An experimental and dual computational study using DFT and MD simulations to better understand the adsorption and corrosion-inhibiting properties of N-(3-(4-Methoxyphenyl) isoxazol-5-yl) methyl saccharin for C38 Steel in acidic medium

This study evaluates the anti-corrosion efficacy of a novel synthetic organic non-toxic inhibitor were characterized using Fourier-transform infrared spectroscopy (FTIR), known as a saccharin derivative linked to isoxazole with the name N-(3-(4-Methoxyphenyl) isoxazol-5-yl) methyl saccharin (MIMS), against C38 steel corrosion in 1 M hydrochloric acid (HCl) milieu using both computational and experimental analyses. MIMS 's toxicity and solubility were properly examined. The kinetic corrosion characteristics were measured using gravimetric weight loss (WL) and electrochemical testing (electrochemical impedance spectroscopy (EIS), potentiodynamic polarization (PDP). WL investigations were conducted at various concentrations, and at 1 mM, the inhibitory efficiency (IEWL) was 94.54 %. According to PDP and EIS data, MIMS had a considerable inhibitory efficiency (eta PDP/eta EIS) with an ideal corrosion current density (icorr) of 21.7 mu A/cm2, creating a eta PDP of 94.29 %. The charge transfer resistance (Rtc) was measured as 518.7 Omega cm2, with a eta EIS of 92.35 % at 1 mM. PDP analysis showed that MIMS acting as a mixed-type inhibitor. The effects of temperature on the behavior of corrosion with the addition of BTMS were investigated between 293 K and 328 K. According to the Langmuir isotherm model's Gibbs free energy, MIMS molecule primarily prevent acid assault by physisorption and chemisorption.
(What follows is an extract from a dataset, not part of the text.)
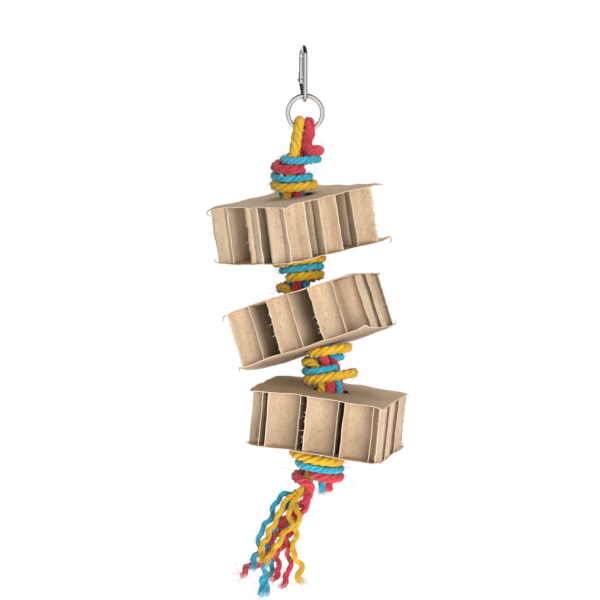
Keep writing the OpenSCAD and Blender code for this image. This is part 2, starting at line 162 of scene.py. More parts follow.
def paper_material(name, dark, mid, light, worn=False):
    """Kraft paper: speckled pulp and a cloudy tone. Worn paper is paler where it tore, and painted
    shade darkens it deep inside the cells."""
    material, tree, shader = new_material(name, 0.88)
    place = tree.nodes.new("ShaderNodeTexCoord").outputs["Object"]
    cloud = add_noise(tree, place, 48, detail=3)
    pulp = add_noise(tree, place, 1100, detail=4, roughness=0.75)
    speck = add_noise(tree, place, 520, (1, 1, 0.7), detail=2, roughness=0.6)
    streak = add_noise(tree, place, 240, (1, 1, 0.14), detail=3)
    tone = add_ramp(tree, cloud, [(0.3, mid), (0.7, light)])
    grain = add_ramp(tree, pulp, [(0.3, dark), (0.62, light)])
    colour = add_mix(tree, tone, grain, 0.34)
    shade = add_ramp(tree, streak, [(0.35, linear(232, 229, 225)), (0.65, white)])
    colour = add_mix(tree, colour, shade, 0.45, "MULTIPLY")
    specks = add_ramp(tree, speck, [(0.3, linear(188, 170, 152)), (0.42, white), (0.66, white),
                                    (0.74, linear(196, 176, 156))])
    colour = add_mix(tree, colour, specks, 0.55, "MULTIPLY")
    if worn:
        # Pale torn edges, and painted shade deep inside the cells
        tear_and_shade = tree.nodes.new("ShaderNodeAttribute")
        tear_and_shade.attribute_name = "tear_and_shade"
        parts = tree.nodes.new("ShaderNodeSeparateXYZ")
        tree.links.new(tear_and_shade.outputs["Vector"], parts.inputs["Vector"])
        ragged = add_math(tree, "MULTIPLY", add_math(tree, "ADD", parts.outputs["X"], pulp), 0.5)
        torn = add_ramp(tree, ragged, [(0.6, black), (0.68, white)])
        pale = tree.nodes.new("ShaderNodeRGB")
        pale.outputs["Color"].default_value = linear(230, 211, 186)
        colour = add_mix(tree, colour, pale.outputs["Color"], torn)
        # Painted shade: the deeper inside a block a point lies, the darker its paper
        painted_depth_shade = add_ramp(tree, parts.outputs["Y"], [(0, white), (1, linear(96, 84, 74))])
        colour = add_mix(tree, colour, painted_depth_shade, 1.0, "MULTIPLY")
    tree.links.new(colour, shader.inputs["Base Color"])
    shader.inputs["Specular IOR Level"].default_value = 0.25
    add_bump(tree, shader, [(cloud, 0.35, 0.9), (streak, 0.2, 0.2), (pulp, 0.4, 0.12)])
    return material


def sisal_material(name, dark, mid, light):
    """Dyed sisal: stiff fibres along each strand, some of them paler or deeper in colour."""
    material, tree, shader = new_material(name, 0.62)
    source = tree.nodes.new("ShaderNodeAttribute")
    source.attribute_name = "strand_place"
    place = source.outputs["Vector"]
    hair = add_noise(tree, place, 1, (2.1, 2.1, 0.085), detail=3, roughness=0.6)
    thread = add_noise(tree, place, 1, (5.5, 5.5, 0.16), detail=2)
    patch = add_noise(tree, place, 1, (0.25, 0.25, 0.11), detail=2)
    colour = add_ramp(tree, hair, [(0.34, dark), (0.5, mid), (0.68, light)])
    tint = add_ramp(tree, patch, [(0.3, linear(214, 214, 214)), (0.7, white)])
    colour = add_mix(tree, colour, tint, 0.8, "MULTIPLY")
    tree.links.new(colour, shader.inputs["Base Color"])
    shader.inputs["Specular IOR Level"].default_value = 0.35
    shader.inputs["Sheen Weight"].default_value = 0.25
    shader.inputs["Sheen Roughness"].default_value = 0.5
    add_bump(tree, shader, [(hair, 0.9, 0.55), (thread, 0.7, 0.2)])
    return material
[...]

Micrographs of Scanning Electron Microscopy (SEM), Energy Dispersive Spectroscopy (EDX), and Atomic Force Microscopy (AFM) demonstrated that the MIMS developed a protective adsorption layer on the C38 steel surface. DFT investigations show that both the neutral and protonated forms of MIMS interact significantly with metallic surfaces through lone pair electrons on heteroatoms (S, N, and O) and it-electrons inside conjugated structures. Furthermore, molecular dynamics (MD) simulations were employed to examine the interaction behavior of neutral and protonated MIMS with Fe (110) and Fe2O3 (110) surfaces in an aqueous solution. The results demonstrate the strong adhesion of MIMS to both Fe (110) and Fe2O3 (110) surfaces in the corrosive medium. The findings from MD/DFT calculations align well with the experimental results.